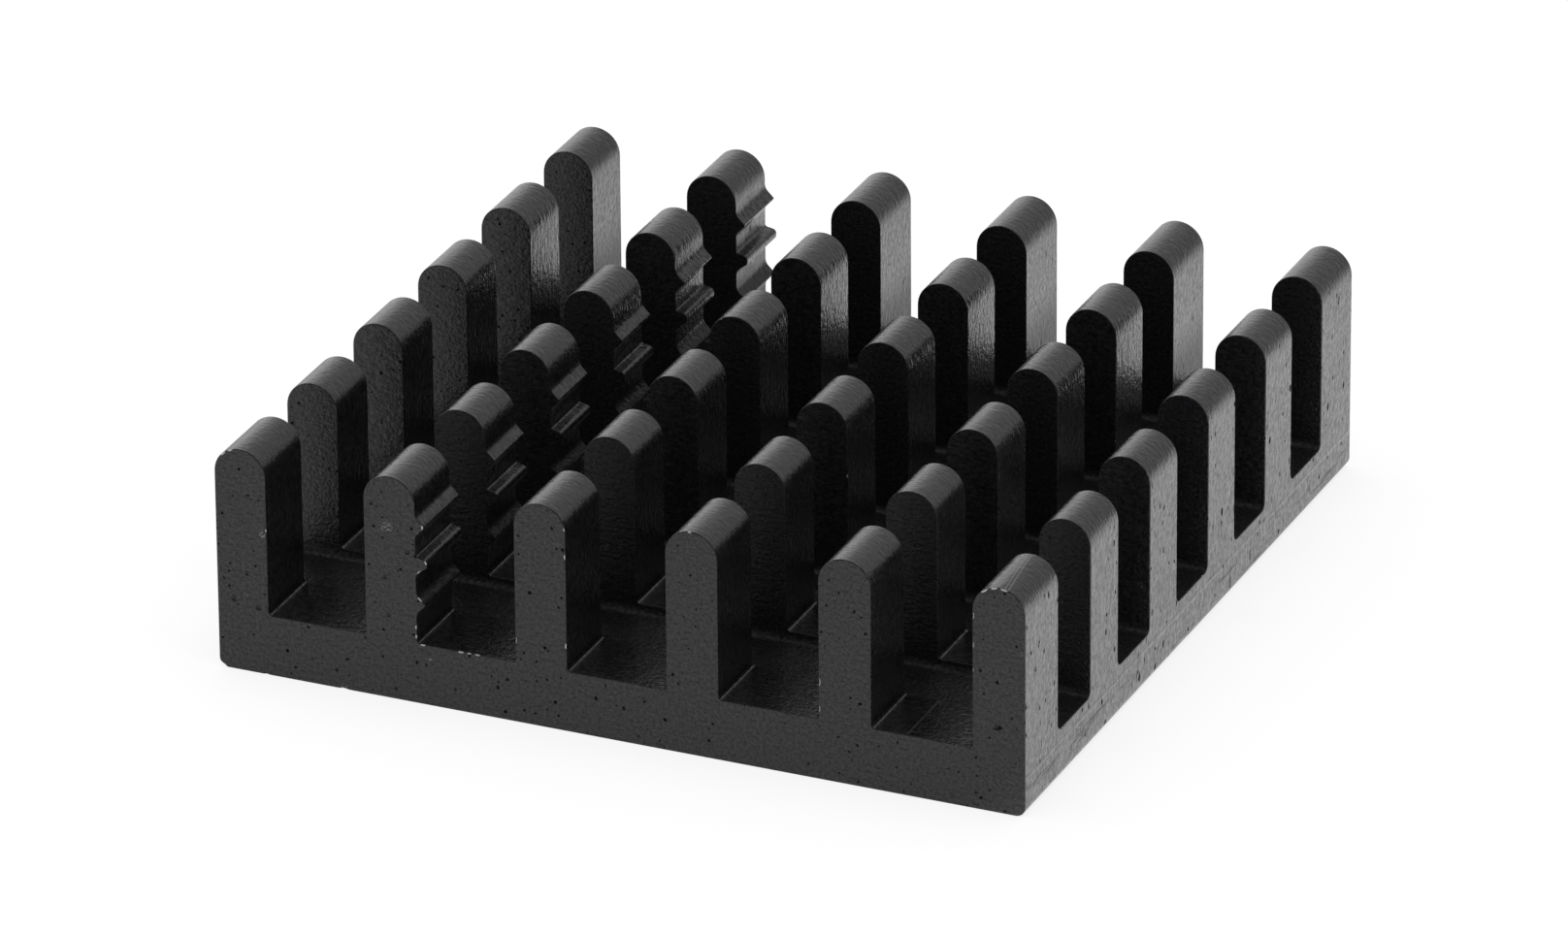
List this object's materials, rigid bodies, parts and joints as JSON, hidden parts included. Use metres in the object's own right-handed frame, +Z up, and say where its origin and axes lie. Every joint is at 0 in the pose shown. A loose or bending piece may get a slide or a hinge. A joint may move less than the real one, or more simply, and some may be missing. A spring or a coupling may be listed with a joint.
{
  "type": "heat sink",
  "caption": "Square pin-fin heat sink: a flat base under a grid of upright pins with rounded tops, one row ridged along its side, for cooling a chip it is stuck onto.",
  "frame": {"origin": "centre of the flat underside of the base", "axes": "+X across the fins, +Y along the extrusion from the front row of pins to the back row, +Z up from the underside to the pin tops"},
  "size_m": [0.025, 0.025, 0.007],
  "materials": {
    "black_anodised": "satin black anodised, sawn across the fins"
  },
  "bodies": {
    "root": {"heat_sink": "black_anodised"}
  },
  "joints": []
}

◆ WRITTEN REQUEST ◆
Reply with the number of lines in the material above that contain "frame", and nothing more.

◆ WRITTEN SOLUTION ◆
2